Since I’ve been having fun with gems, I made one for this and slapped it up on GitHub.  To get it, just type:

sudo gem install ealdent-simple-tree

Assuming that you have already done this as some point in the past:

gem sources -a http://gems.github.com

Feel free to extend it, modify it, contribute to it, etc. I’m using the BSD license, which is my current favorite.

Since Ruby is my new favorite toy, I thought it would be fun to try my hand at C extensions.  I came across David Blei’s C code for Latent Dirichlet Allocation and it looked simple enough to convert into a Ruby module.  Ruby makes it very easy to wrap some C functions (which is good to know if you need a really fast implementation of something that gets called alot).  Wrapping a C library is slightly harder, but not horribly so.  Probably most of my challenge was the fact that it’s been so long since I wrote anything in C.

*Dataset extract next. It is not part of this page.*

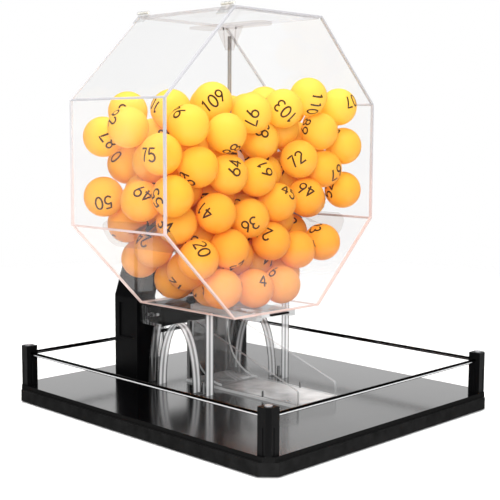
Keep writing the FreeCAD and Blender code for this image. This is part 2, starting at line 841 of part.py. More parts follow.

Since the code is open source, I decided to release the Ruby wrapper as a gem on GitHub.  I chose GitHub over RubyForge, because it uses Git and freakin’ rocks.  But GitHub is a story for another day.  Feel free to contribute and extend the project if you’re so inclined.

A basic usage example:

require 'lda'
# create an Lda object for training
lda = Lda::Lda.new
corpus = Lda::Corpus.new("data/data_file.dat")
lda.corpus = corpus
# run EM algorithm using random starting points
lda.em("random")
lda.load_vocabulary("data/vocab.txt")
# print the topic 20 words per topic
lda.print_topics(20)

You can also download the gem from GitHub directly:

gem sources -a http://gems.github.com
sudo gem install ealdent-lda-ruby

You only need the first line if you haven’t added GitHub to your sources before.